C’est quelqu’un d’intelligent. Je ne sais pas s’il avait personnellement intégré cet aspect des choses lorsqu’il a négocié avec les communes. Par contre, à l’heure actuelle, il a bien intégré le risque qui plane sur les réseaux de distribution de gaz et d’électricité. C’est d’ailleurs la raison pour laquelle Ores a fait tellement de lobbying ces dernières années pour avoir une législation s’opposant à tous les modèles alternatifs de distribution d’électricité, rendus possibles avec l’émergence des énergies renouvelables et du stockage. Car ils pourraient porter atteinte à la situation monopolistique dans laquelle Ores se trouve. Mais bon, là, Fernand Grifnée fait son boulot : il défend la compagnie qu’il dirige et plutôt bien, comme il l’a fait avec Electrabel du temps où cette société le payait.

Peut-on dire qu’Electrabel a fait, dans ce marché, une excellente opération en flouant les communes ?
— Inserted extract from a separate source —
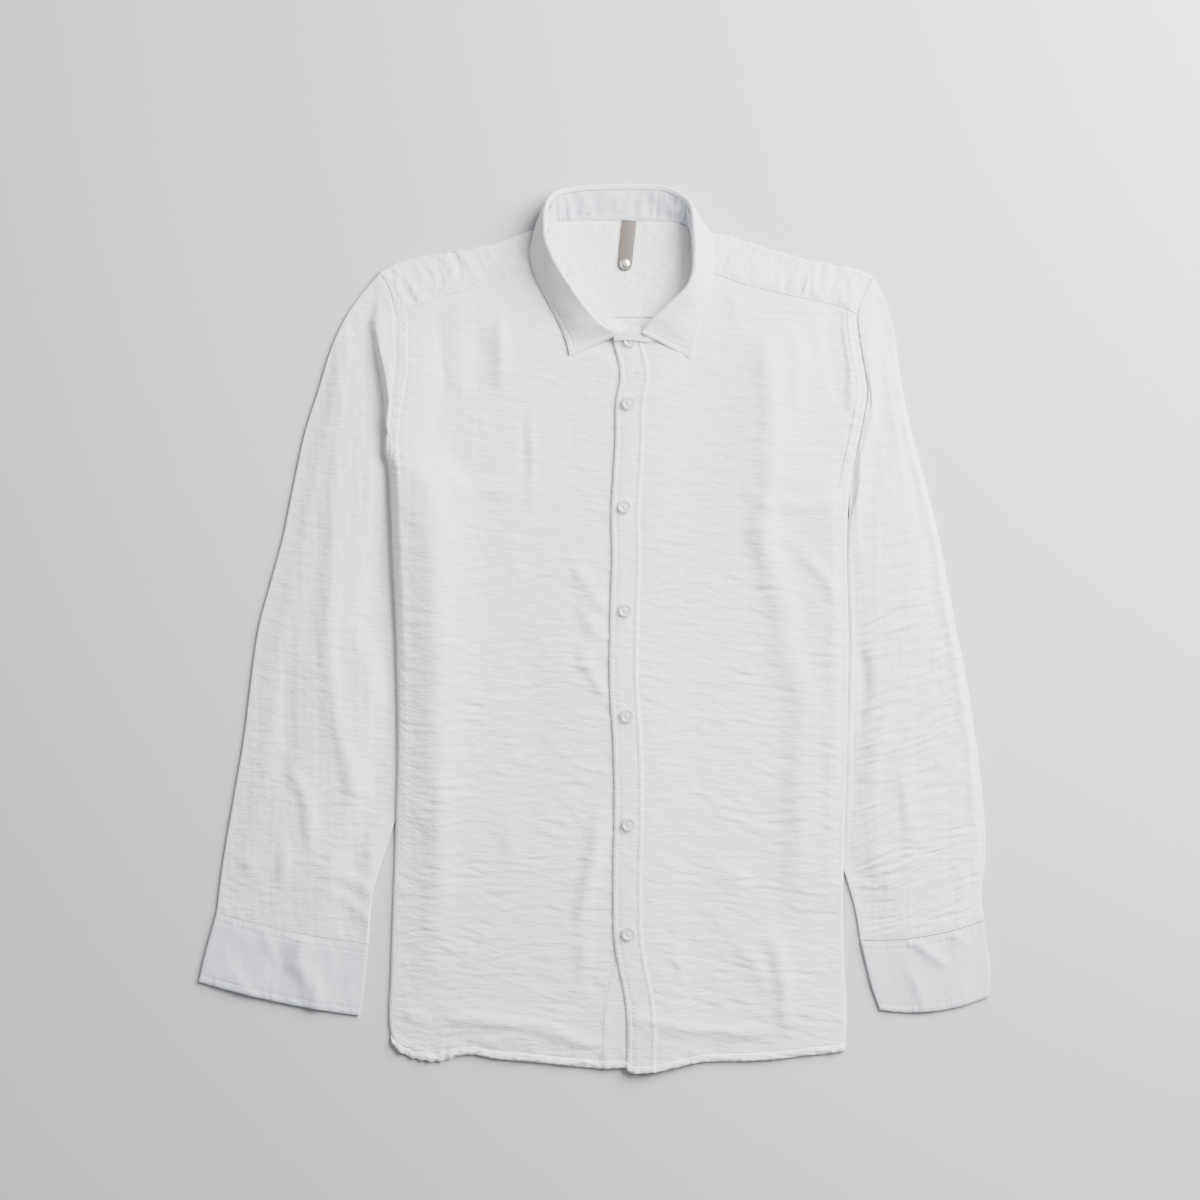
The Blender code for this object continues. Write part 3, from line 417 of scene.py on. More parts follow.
BODY_FOLDS = table(
    "fold x y width height",
    (1, -142, 288, 4, 0), (1, -141, 264, 5, -1.4), (1, -139, 228, 5, -1.4), (1, -136, 206, 4, 0),
    (2, -124, 291, 8, 0.4), (2, -123, 255, 10, 2.5), (2, -122, 219, 9, 2.1), (2, -122, 201, 8, 0),
    (3, -104, 276, 7, 0), (3, -102, 255, 8, -1.8), (3, -102, 222, 8, -1.7), (3, -102, 201, 7, 0),
    (4, -86, 288, 6, 0), (4, -84, 260, 6, 3), (4, -83, 225, 6, 2.5), (4, -83, 206, 6, 0),
    (5, -67, 204, 4, 0), (5, -66, 179, 4, -1.5), (5, -64, 147, 4, -1.5), (5, -62, 123, 4, 0),
    (6, -58, 192, 5, 0), (6, -56, 161, 5, 1.5), (6, -56, 134, 5, 1.4), (6, -56, 98, 5, 0),
    (7, -147, 170, 8, 0), (7, -134, 139, 8, 2), (7, -114, 123, 8, 2.2), (7, -78, 125, 8, 1.5),
    (7, -45, 134, 8, 0),
    (8, -147, 143, 14, 0.9), (8, -143, 80, 16, 3.6), (8, -141, -10, 16, 4.5), (8, -140, -118, 16, 4.5),
    (8, -141, -226, 14, 3.6), (8, -143, -298, 13, 0.8),
    (9, 3, 245, 10, 2.4), (9, 10, 234, 9, 2.4),
    (10, -26, 75, 6, 0), (10, -14, 51, 6, 2.1), (10, 7, 22, 6, 2.4),
    (11, -11, 27, 7, 0.6), (11, -3, 6, 7, 2.2), (11, 3, -21, 6, 0.4),
    (12, -15, -10, 6, 0), (12, -7, -30, 6, 2), (12, 4, -55, 6, 2),
    (13, -66, 8, 18, 0), (13, -61, -46, 20, -1.8), (13, -60, -118, 20, -1.5), (13, -66, -190, 16, 0),
    (14, -78, -154, 8, 0), (14, -76, -199, 8, 1.5), (14, -76, -231, 8, 0),
    (15, 4, -162, 7, 0.4), (15, 3, -186, 8, 3.3), (15, -3, -216, 8, 3.4), (15, -12, -249, 7, 2.7),
    (15, -16, -267, 7, 0.3),
    (16, -6, -267, 8, 0.4), (16, -11, -294, 8, 2.4), (16, -14, -324, 8, 0.6),
    (17, -148, -345, 8, 0), (17, -126, -351, 8, 2.4), (17, -86, -352, 8, 3.2), (17, -45, -360, 8, 2.8),
    (17, -9, -371, 7, 2.4), (17, 7, -376, 7, 0.9),
    (18, -120, -367, 4, 0), (18, -104, -368, 5, 2), (18, -76, -369, 5, 1.8), (18, -42, -377, 5, 0),
    (19, -177, -342, 7, 0.6), (19, -165, -347, 7, 2), (19, -147, -352, 7, 0.6),
    (20, 40, 231, 4, 1.8), (20, 60, 237, 5, 1.7), (20, 82, 244, 5, 0.3),
    (21, 40, 207, 4, 1.5), (21, 58, 216, 5, 1.2), (21, 73, 220, 5, 0),
    (22, 124, 296, 4, 1.2), (22, 127, 279, 4, 1.5), (22, 130, 255, 4, 0),
    (23, 156, 269, 8, 0), (23, 154, 240, 10, 3), (23, 155, 188, 10, 2.5), (23, 155, 134, 10, 2.5),
    (23, 152, 111, 9, 1.5),
    (24, 161, 278, 27, 0.8), (24, 161, 224, 31, 4.9), (24, 161, 143, 31, 5.3), (24, 163, 98, 27, 1.6),
    (25, 180, 264, 5, 0.8), (25, 182, 240, 5, 1.8), (25, 184, 210, 5, 1.4), (25, 186, 192, 5, 0),
    (26, 152, 111, 7, 1.4), (26, 184, 108, 7, 2.2), (26, 225, 115, 7, 1.8),
    (27, 146, 116, 11, 2.4), (27, 150, 89, 13, 6.1), (27, 160, 48, 14, 5.3), (27, 173, -10, 14, 4.6),
    (27, 184, -64, 14, 4.1), (27, 185, -136, 14, 3.6), (27, 180, -199, 13, 3.4), (27, 177, -244, 12, 0.5),
    (28, 222, 111, 11, 2.5), (28, 222, 62, 11, 5), (28, 222, -64, 11, 5.9), (28, 221, -172, 11, 5.5),
    (28, 219, -244, 11, 2.5),
    (29, 178, 80, 7, 0.8), (29, 195, 60, 7, 2.2), (29, 217, 29, 7, 1.8),
    (30, 215, 296, 6, -1.4), (30, 217, 269, 8, -5), (30, 219, 237, 8, -4.6), (30, 219, 205, 7, -0.8),
    (31, 229, 296, 6, 1.8), (31, 230, 260, 7, 5), (31, 233, 224, 7, 4.6), (31, 235, 179, 7, 2.8),
    (31, 230, 134, 7, 1.2),
    (32, 147, -267, 8, 0.3), (32, 163, -289, 8, 3), (32, 170, -316, 8, 3.4), (32, 169, -343, 7, 2.4),
    (32, 177, -360, 7, 0.4),
    (33, 120, -271, 8, 0.3), (33, 141, -294, 8, 2.1), (33, 152, -321, 7, 1.2),
    (34, 40, -352, 7, 1.4), (34, 86, -360, 7, 2), (34, 126, -364, 7, 2.8), (34, 153, -361, 7, 0.9),
    (35, 73, -285, 5, 0.4), (35, 76, -303, 5, 1.7), (35, 78, -325, 5, 0.3),
    (36, 180, -379, 6, 0.6), (36, 198, -381, 6, 1.4), (36, 220, -376, 6, 1.4),
    (37, 94, -208, 13, 0), (37, 126, -226, 13, 1.8), (37, 148, -240, 11, 0),
)


# %% Crinkles from noise
def noise(x, y, seed):
    """Smooth noise, about -1 to 1, that changes over one unit."""
    turns = np.random.default_rng(seed).uniform(0, math.tau, (128, 256))
    x, y = np.broadcast_arrays(np.asarray(x, float), np.asarray(y, float))
    column, row = np.floor(x).astype(int), np.floor(y).astype(int)
    right, up = x - column, y - row
    ease_x, ease_y = (t * t * t * (t * (6 * t - 15) + 10) for t in (right, up))

    def corner(dx, dy):
        turn = turns[(column + dx) % 128, (row + dy) % 256]
        return np.cos(turn) * (right - dx) + np.sin(turn) * (up - dy)

    low = mix(corner(0, 0), corner(1, 0), ease_x)
    high = mix(corner(0, 1), corner(1, 1), ease_x)
    return 1.5 * mix(low, high, ease_y)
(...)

Les communes ont mal négocié, c’est clair. D’un autre côté, je pense aussi qu’Electrabel aurait pu faire une meilleure opération encore en vendant ses derniers 25 % d’Ores aux Chinois. Ceux-ci avaient fait récemment une offre pour racheter une partie d’Eandis, le principal gestionnaire de réseau de distribution d’électricité et de gaz en Flandre, qui était exceptionnellement haute. Il y a quelques mois, ils ont même racheté la partie réseaux de gaz du britannique National Grid à un prix fort élevé.

Ce qui frappe en vous écoutant, c’est l’impression qu’il y a eu dans cette négociation une entité avec une vision stratégique claire – Electrabel – face à des pouvoirs publics assez démunis en matière de compréhension du secteur. Est-ce votre sentiment ?

Oui, mais ce manque d’intelligence des pouvoirs publics en matière d’énergie est valable dans la majorité des dossiers. Ils se font avoir tout le temps ! Finalement la seule entité publique que je connais et qui, pour moi, a terriblement bien joué son coup en matière d’énergie, c’est paradoxalement le groupe Nethys.